1) significant public understanding and support for the constitution and its protections, without which politicians and advocates of a ‘living constitution’ can pervert the constitutional protections as easily as the simple agreements given in the Treaty of Waitangi have been perverted;

2) government’s powers are separated, so that each of government’s three branches – legislature, judiciary and executive -- has some specified veto power over the others. The imperfect separation of powers in our present NZ constitutional arrangements shows the dangers of being without these essential checks and balances on political power.

The task of constitutional law is to delineate the legal structure of a country’s law; it must therefore be superior to all other laws, and law stepping outside the bounds of what is declared unconstitutional must be able to be struck down – an accessible Constitutional Court makes this possible.

The superiority of a constitution to all other law is both a good thing and a bad thing. What’s good is that once a watertight constitution properly protecting individual rights is in place, it acts to chain up the guard dog and to keep it on its leash for good. What’s bad is that once in place, a poor or anti-freedom constitution is very difficult to get rid of.

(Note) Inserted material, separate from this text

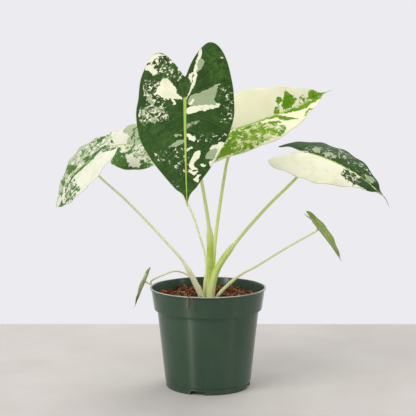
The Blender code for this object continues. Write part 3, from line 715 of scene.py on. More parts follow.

As history demonstrates -- and the constitutional conference of 2000 and the current Select Committee review of NZ’s constitutional arrangements foreshadow – a bad constitution poorly written can give the erstwhile guard dog control of the back yard and the house, and rather than protecting us it then has no impediment to doing us over.
Liberty, as Thomas Jefferson suggested, requires eternal vigilance.

This is part of a continuing series explaining the concepts and terms used by libertarians, originally published in The Free Radical in 1993. The 'Introduction' to the series is here. Tomorrow, 'Bill of Rights.'

4 comments:

Berend de Boer said...

Given the 'living' constitution debate, how does the libertarian constitution counter that?

Peter Cresswell said...

Two main ways I think Berend, one legal and one 'extra-legal.'

The first is the 'Notes' section. We observed that many of the 'perversions' of the constitution under the post-modern guise of a 'living consitution' were effected by a change in the definition of words. The 'Notes on the Bills of Rights and Due Process' seek to clarify the important concepts. as the preamble to the NOtes says, "These Notes are not mere suggestions which a future court may ignore at its whim, but elaborations on the aforementioned Articles; no court shall ignore the rights, liberties, inclusions and exclusions enumerated in these Notes, regardless of the passage of time."

The second means is not in the Constitution itself, but in the continuing activism for a constitution as a chain on government. Public understanding and support for the constitution as a bulwark of freedom is crucial in maintaining the constitution as a bulwark of freedom, and in resisting changes to it that would remove or alter provisions that make it so.

To this extent we agree with Edmund Burke's observations on the French Revolution that popular respect for the 'traditions' and 'prejudices' that maintain liberty is itself crucial in maintaining liberty.

In short, without continuing popular support for the protections enshrined and rights preserved, no constitution will be effective, no matter how well-written or how well thought out. Sad but true.

"Liberty, as Thomas Jefferson suggested, requires eternal vigilance."

Berend de Boer said...

Praise for Burke, pigs can fly after all!

I suppose he didn't make into the list of 12 books, but perhaps when you grow up :-))

UglyTruth said...

A written constitution should be agreeable with the unwritten constitution of England, as NZ common law derives from English common law.

Origo rei inspici debet. The origin of a thing ought to be inquired into. 1 Co. 99.

A written constitution should include the terms and conditions of its own modification or annulment.

In omni re nascitur res qua ipsam rem exterminat. In everything, the thing is born which destroys the thing itself. 2 Co. Inst. 15.